| Given problem |
Work through the material below line by line and say how many lines include the word "from". Only the number, please.

| Exercise material |
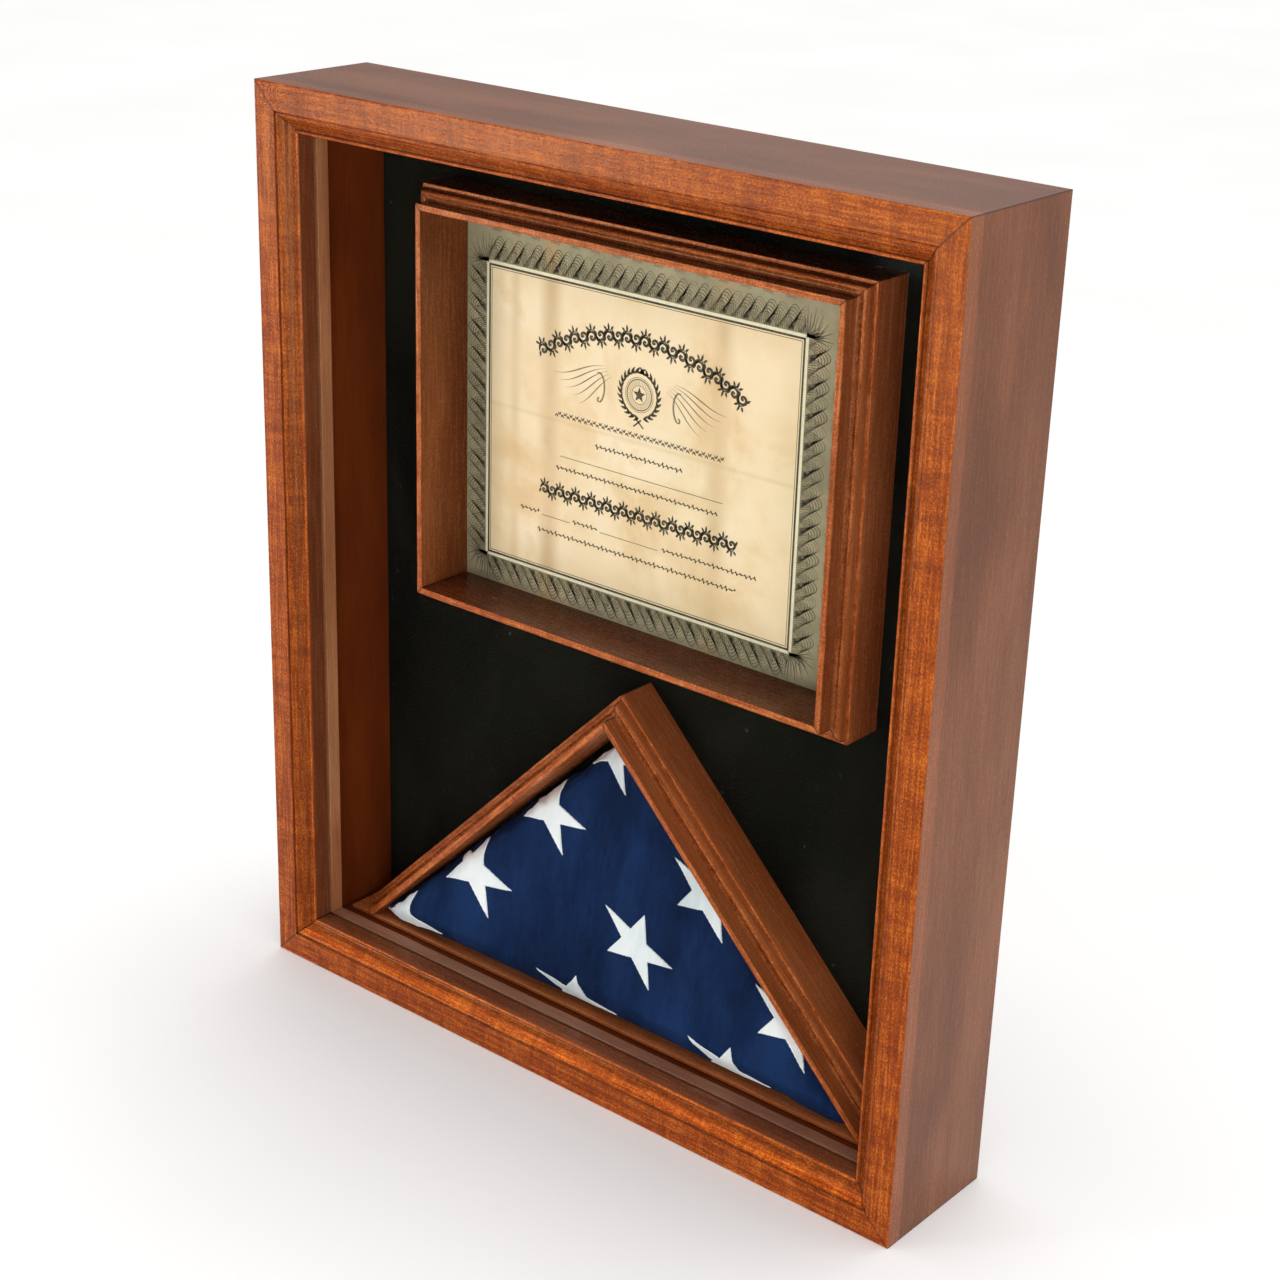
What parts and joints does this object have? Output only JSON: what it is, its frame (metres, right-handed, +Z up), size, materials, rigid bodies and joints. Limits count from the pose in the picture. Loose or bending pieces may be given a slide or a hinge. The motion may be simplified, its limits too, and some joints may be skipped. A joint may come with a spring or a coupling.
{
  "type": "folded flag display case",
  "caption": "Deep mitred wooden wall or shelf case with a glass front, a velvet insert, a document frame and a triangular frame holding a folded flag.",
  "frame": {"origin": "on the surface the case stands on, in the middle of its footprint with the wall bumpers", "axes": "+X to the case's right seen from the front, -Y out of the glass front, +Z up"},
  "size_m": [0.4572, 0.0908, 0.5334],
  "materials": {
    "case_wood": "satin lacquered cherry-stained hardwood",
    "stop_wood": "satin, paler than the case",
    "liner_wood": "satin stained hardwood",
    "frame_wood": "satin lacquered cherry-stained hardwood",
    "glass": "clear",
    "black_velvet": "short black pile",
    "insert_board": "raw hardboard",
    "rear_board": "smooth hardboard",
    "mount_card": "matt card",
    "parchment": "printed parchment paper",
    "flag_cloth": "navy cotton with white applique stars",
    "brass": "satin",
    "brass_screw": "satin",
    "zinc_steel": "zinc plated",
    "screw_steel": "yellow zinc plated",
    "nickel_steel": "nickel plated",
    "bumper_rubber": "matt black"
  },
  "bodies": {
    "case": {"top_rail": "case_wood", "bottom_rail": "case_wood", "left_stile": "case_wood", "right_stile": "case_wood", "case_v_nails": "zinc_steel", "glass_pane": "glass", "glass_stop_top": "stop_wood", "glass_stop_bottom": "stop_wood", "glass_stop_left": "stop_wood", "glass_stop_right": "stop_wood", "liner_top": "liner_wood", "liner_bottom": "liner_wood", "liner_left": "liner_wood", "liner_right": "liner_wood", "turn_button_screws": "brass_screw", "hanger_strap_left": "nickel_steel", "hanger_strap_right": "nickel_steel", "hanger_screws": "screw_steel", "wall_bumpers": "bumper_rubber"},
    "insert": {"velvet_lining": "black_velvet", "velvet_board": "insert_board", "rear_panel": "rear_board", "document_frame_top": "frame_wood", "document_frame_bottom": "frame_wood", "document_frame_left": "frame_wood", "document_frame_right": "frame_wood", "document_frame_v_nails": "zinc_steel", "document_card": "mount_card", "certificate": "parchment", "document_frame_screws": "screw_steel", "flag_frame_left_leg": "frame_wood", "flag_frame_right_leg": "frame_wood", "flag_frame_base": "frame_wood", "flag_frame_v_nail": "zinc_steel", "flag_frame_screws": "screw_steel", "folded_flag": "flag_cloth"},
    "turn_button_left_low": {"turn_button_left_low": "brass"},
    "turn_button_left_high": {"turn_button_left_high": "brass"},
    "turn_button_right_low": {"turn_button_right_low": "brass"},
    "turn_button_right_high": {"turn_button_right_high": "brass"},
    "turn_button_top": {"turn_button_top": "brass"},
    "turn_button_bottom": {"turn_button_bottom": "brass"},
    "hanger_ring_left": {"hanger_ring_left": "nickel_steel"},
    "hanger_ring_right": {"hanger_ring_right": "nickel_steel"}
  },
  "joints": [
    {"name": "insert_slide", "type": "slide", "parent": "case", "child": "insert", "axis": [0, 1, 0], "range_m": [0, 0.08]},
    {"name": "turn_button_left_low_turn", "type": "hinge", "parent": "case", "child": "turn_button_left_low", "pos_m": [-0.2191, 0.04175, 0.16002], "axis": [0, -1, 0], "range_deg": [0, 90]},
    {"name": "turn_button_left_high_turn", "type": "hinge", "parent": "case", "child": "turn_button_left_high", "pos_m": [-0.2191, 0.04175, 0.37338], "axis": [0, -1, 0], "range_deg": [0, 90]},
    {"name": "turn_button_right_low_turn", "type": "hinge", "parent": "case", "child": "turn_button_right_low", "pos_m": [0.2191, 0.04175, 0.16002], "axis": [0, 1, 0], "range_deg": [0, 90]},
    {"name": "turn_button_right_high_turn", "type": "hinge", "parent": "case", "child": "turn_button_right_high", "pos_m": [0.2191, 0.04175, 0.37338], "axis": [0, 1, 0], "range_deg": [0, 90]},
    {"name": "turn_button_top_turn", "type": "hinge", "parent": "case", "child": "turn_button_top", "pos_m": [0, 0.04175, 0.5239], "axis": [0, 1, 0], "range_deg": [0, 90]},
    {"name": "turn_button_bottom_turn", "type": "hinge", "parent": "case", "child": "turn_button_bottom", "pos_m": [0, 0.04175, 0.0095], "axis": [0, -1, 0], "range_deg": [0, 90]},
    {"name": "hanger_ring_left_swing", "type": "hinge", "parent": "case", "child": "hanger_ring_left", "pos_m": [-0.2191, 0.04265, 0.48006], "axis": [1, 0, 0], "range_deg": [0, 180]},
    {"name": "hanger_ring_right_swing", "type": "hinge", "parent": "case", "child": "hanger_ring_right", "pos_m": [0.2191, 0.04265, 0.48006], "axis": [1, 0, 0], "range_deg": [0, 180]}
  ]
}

==

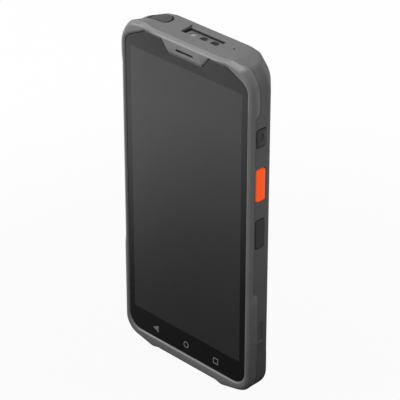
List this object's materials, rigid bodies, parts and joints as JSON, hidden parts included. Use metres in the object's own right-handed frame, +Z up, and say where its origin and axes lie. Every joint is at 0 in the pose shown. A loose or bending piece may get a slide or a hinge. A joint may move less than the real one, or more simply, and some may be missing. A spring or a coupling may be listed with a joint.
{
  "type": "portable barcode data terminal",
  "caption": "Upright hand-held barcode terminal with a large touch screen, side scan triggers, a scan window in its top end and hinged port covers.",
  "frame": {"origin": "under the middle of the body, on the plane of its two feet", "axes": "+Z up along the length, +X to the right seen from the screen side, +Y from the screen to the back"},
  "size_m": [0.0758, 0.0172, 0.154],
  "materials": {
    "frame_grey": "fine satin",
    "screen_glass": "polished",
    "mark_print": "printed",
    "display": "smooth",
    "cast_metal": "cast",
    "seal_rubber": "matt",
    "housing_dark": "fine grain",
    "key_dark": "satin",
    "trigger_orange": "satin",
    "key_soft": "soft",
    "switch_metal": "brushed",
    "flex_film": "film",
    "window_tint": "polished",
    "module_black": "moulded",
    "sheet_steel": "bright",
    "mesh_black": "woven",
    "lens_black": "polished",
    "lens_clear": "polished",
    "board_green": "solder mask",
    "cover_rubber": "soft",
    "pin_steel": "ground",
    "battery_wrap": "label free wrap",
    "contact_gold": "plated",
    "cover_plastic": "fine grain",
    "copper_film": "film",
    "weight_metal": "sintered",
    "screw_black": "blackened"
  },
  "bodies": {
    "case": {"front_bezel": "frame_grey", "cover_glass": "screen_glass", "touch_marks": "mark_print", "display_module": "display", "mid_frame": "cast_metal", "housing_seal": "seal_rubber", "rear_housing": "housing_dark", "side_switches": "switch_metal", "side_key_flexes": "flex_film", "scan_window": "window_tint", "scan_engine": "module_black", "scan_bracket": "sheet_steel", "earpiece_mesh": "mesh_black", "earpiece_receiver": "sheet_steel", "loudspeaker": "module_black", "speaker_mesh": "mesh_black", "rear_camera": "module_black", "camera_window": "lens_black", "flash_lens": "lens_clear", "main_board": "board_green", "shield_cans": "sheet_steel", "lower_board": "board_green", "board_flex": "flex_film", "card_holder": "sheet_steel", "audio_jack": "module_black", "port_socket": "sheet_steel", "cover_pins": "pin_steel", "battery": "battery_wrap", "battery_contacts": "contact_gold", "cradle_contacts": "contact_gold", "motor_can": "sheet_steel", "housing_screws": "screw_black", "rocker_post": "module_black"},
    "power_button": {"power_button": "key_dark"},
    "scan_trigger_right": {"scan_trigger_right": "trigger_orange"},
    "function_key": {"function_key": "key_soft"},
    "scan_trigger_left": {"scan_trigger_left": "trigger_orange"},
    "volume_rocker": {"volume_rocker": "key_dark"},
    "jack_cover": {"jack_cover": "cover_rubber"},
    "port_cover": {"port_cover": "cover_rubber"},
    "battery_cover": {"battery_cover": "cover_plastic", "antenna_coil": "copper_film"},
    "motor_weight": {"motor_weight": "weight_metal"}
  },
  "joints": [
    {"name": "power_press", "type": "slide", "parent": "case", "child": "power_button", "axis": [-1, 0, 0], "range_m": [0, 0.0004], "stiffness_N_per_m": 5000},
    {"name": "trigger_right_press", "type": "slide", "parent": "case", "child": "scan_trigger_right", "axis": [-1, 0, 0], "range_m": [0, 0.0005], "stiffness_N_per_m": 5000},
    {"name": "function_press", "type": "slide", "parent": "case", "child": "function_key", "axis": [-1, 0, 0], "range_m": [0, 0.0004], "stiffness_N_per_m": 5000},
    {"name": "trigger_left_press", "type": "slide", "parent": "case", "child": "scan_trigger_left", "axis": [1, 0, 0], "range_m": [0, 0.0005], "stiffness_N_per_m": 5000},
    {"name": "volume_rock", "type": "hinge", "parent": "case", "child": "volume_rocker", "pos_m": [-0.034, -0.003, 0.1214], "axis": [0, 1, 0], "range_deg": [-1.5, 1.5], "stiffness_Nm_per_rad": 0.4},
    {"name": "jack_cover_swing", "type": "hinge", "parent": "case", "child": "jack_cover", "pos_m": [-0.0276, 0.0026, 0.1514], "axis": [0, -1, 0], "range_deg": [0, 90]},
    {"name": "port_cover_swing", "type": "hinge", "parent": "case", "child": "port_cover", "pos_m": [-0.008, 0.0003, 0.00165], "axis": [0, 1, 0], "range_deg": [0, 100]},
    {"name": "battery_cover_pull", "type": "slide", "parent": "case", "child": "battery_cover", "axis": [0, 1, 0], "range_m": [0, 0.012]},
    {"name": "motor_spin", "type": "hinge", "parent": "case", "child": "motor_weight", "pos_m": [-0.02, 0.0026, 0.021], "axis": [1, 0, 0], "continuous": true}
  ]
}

| Answer for this exercise |
3